== Goal ==
Take every line that has the string "axes" and copy it out.

== Extracted records ==
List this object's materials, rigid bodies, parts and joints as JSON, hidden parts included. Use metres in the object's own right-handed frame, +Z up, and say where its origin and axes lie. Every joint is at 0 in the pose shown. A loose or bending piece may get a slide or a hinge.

--

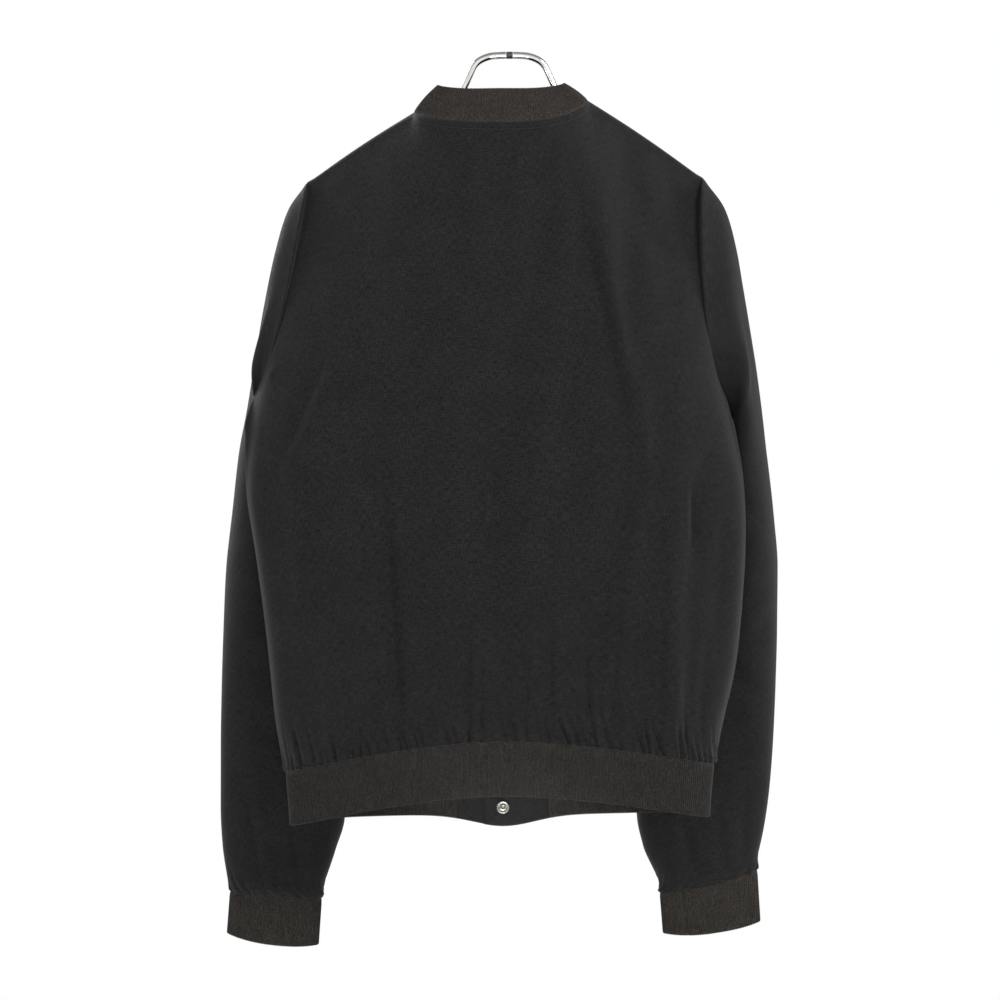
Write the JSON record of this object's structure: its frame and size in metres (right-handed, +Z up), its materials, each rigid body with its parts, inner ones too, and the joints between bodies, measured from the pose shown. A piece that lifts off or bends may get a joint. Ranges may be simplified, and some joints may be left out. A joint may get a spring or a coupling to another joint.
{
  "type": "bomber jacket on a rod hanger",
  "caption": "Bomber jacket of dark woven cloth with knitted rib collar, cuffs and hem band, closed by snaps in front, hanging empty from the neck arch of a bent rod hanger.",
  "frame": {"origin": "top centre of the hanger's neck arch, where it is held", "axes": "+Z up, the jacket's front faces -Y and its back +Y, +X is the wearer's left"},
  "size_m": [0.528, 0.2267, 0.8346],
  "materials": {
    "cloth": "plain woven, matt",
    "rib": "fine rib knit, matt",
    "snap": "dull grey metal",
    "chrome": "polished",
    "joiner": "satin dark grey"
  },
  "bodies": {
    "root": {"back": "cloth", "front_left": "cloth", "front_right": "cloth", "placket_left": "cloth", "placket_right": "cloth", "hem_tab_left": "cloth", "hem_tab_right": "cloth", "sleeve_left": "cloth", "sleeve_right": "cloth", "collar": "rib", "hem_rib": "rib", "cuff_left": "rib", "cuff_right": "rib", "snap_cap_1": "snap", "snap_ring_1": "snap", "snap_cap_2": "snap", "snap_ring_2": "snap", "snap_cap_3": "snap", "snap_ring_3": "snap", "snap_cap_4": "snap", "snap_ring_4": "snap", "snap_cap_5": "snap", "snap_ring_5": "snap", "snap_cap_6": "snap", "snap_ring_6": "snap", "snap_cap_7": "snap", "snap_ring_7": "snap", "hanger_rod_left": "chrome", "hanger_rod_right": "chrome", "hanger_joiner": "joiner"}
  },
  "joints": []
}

== Problem solution ==
List this object's materials, rigid bodies, parts and joints as JSON, hidden parts included. Use metres in the object's own right-handed frame, +Z up, and say where its origin and axes lie. Every joint is at 0 in the pose shown. A loose or bending piece may get a slide or a hinge.
  "frame": {"origin": "top centre of the hanger's neck arch, where it is held", "axes": "+Z up, the jacket's front faces -Y and its back +Y, +X is the wearer's left"},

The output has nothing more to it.